Envoyé par Phil Steanby 
06 mai 2008, 12:19   Menus signes du Désastre
Bonjour,

Je tiens à remercier Marcel Meyer de m’accueillir si chaleureusement au sein de ce forum, et le prie moi-même de croire à ma plus grande considération.
N’étant guère accoutumé à échanger des vues avec qui que ce soit sur Internet — c’est en effet la première fois que je me livre à ce genre d’excentricités (puissiez-vous prendre ceci en bonne part) —, et surmontant l’espèce d’aversion naturelle qui m’avait jusque là retenu à l’écart de la Toile pour en scruter si dédaigneusement les miasmes, je décide donc de me jeter à l’eau, convaincu, après maintes avides lectures des conversations qui ont cours sur le forum de Renaud Camus dont je suis un très fervent — bien que précoce — admirateur, que je ne pourrai avoir affaire ici qu’à des gens dont je partage, sinon les vues, du moins une certaine considération pour la langue elle-même ainsi qu’une forme inusitée de courtoisie qui n’a plus cours dans les conversations ordinaires, urbanité dont c’est trop peu dire que, tombée en désuétude dans les autres forums, elle condamne les personnes dont elle déserte l’esprit (et parce qu’elle ne compte plus parmi leurs préoccupations majeures) à ne plus émettre de jugements que stéréotypés ou péremptoires. Je voudrais donner ici quelques exemples de ce burlesque contemporain dont — Dieu ait son âme — Philippe Muray eût certainement fait ses délices. Je me propose de vous livrer régulièrement certains des exemples les plus frappants qui me tomberont sous la main (plût à Dieu que je fusse en mesure de les citer tous ! ce serait un signe de bon augure), de ce que Renaud Camus lui-même (dont la lecture a, parmi tant d’autres mérites, celui d’aiguiser notre perception) appelle le « Désastre ».
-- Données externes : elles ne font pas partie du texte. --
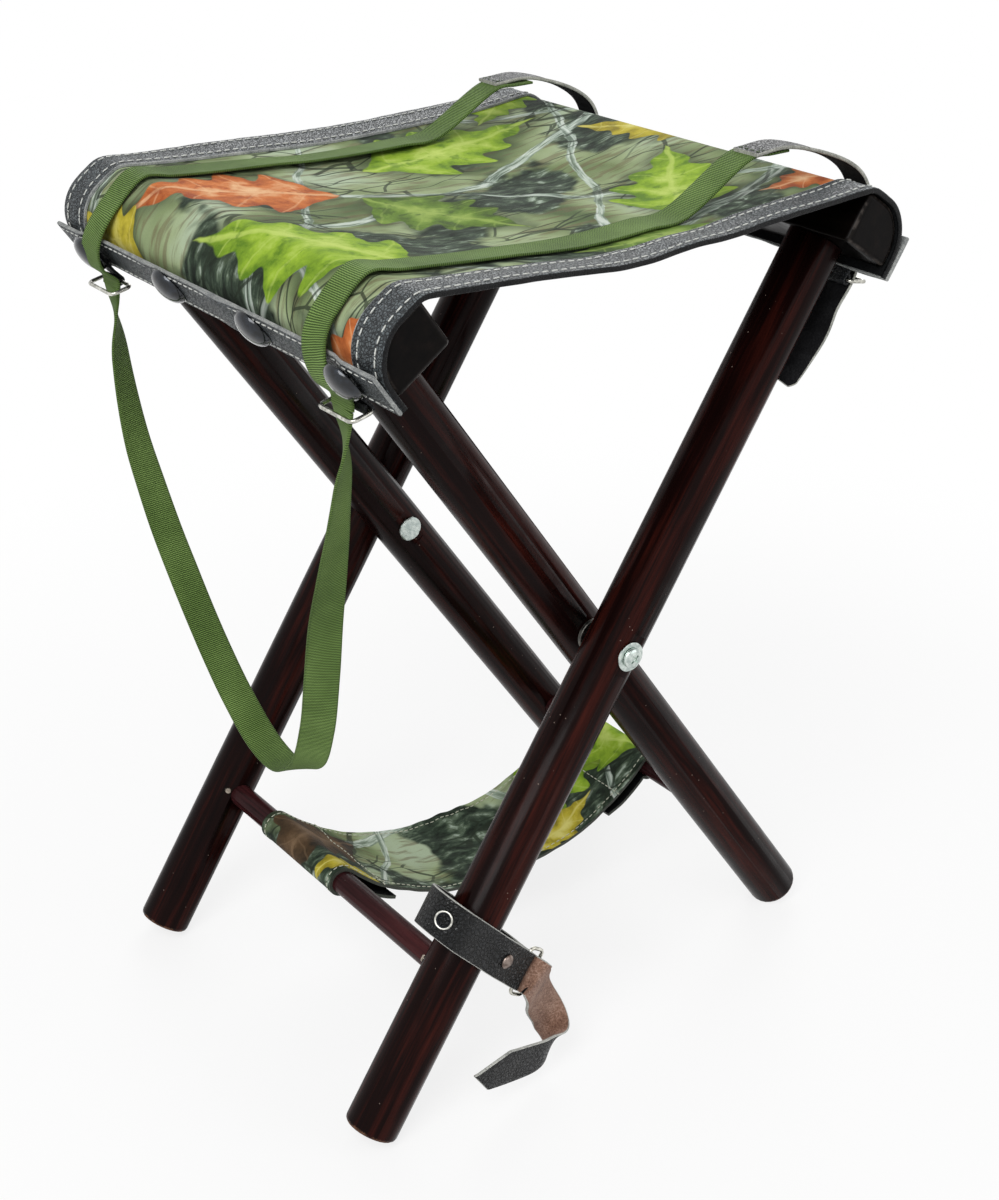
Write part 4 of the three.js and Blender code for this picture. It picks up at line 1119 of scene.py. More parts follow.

Voici le comble du raffinement. Il ne s’agit pas d’un poème municipal (dont j’ai pu voir sur ce forum, il y a quelque temps, quelques beaux spécimens), mais d’un poème anonyme qui a valu à son brillant auteur (Jean-Paul R.) — et ce, par la bénédiction de la RATP qui organisait le concours — d’avoir l’insigne honneur de voir figurer son chef d’œuvre, à l’instar des plans du réseau ferroviaire, sur les quais du RER B de la banlieue sud de Paris. Le concours de poésie avait pour objet : « La ville comme je l’aime ». Mais je ne voudrais pas vous faire languir davantage ; voici le poème en question (qui me semble, à tous égards, admirable ; se contraindrait-on à raisonner dans le cadre idéologique étroit de ces gens-là pour en mimer laborieusement les frasques, que ce que nous produirions avec peine n’offrirait qu’une image lointaine de ce qui, dans ces hautes sphères, semble pouvoir naître de manière spontanée, sans effort et sans le concours de la moindre délibération — jugez-en plutôt par vous-mêmes):



J’aime ma ville à six heures
Quand le métro parle wolof et bambara
A dix heures quand les musées parlent russe et japonais
A midi
Quand la pizza parle espagnol et hindi
L’après-midi
Quand les bars parlent anglais et chinois
Le soir
Quand la rue parle tamazight et tamoul
J’aime ma ville à minuit
Quand je cherche ma rue
J’aime ma ville
Quand je ne la comprends plus


(Jean-Paul R.)


Si outré que paraisse l’exemple, je vous prie de croire que j’eusse aimé tout avoir composé pour vous divertir plutôt que de l’avoir trouvé exposé sur un quai de gare ; mais — trois fois hélas !— il n’en est rien.
J’attire votre attention sur le caractère véritablement tragique des deux derniers vers (dont l’auteur, en les écrivant, était bien évidemment loin de soupçonner qu’on y pût déceler quoi que ce soit qui ressemblât à la mélancolie) qui décrivent une vérité effective, le drame de certaines personnes ne reconnaissant plus rien de ce qui jadis leur fut si cher, et qui fut celui, peut-être, de la génération de mes grands-parents qui ont vécu à l’époque des plus grands bouleversements moraux, technologiques et démographiques de l’histoire humaine, et dont j’admire malgré moi la capacité d’adaptation, tant il est vrai que « l’homme est un animal qui s’habitue à tout », ainsi que l’affirmait Dostoïevski, dans le roman qu’il tira du souvenir de ses années de détention — pouvoir de s’accommoder peu à peu de tout que je ne redoute pas moins moi-même, et qui plonge dans l’effroi un jeune homme qui se souvient lui aussi, à la manière d’un vieillard, d’avoir connu l’époque, pas si lointaine, où Internet et téléphones portables n’existaient pas.

Cordialement,

Stéphane Bily
Ne peut-on supposer que ce «««««poète»»»»» (il fallait bien ça !) n'a jamais rien compris à sa ville, ni à rien d'autre, et qu'il a enfin trouvé une excellente excuse à sa sottise ?
Utilisateur anonyme
06 mai 2008, 13:27   Re : Menus signes du Désastre
Très élégante entrée de M. Bily...


.........................................
"et qu'il a enfin trouvé une excellente excuse à sa sottise ?"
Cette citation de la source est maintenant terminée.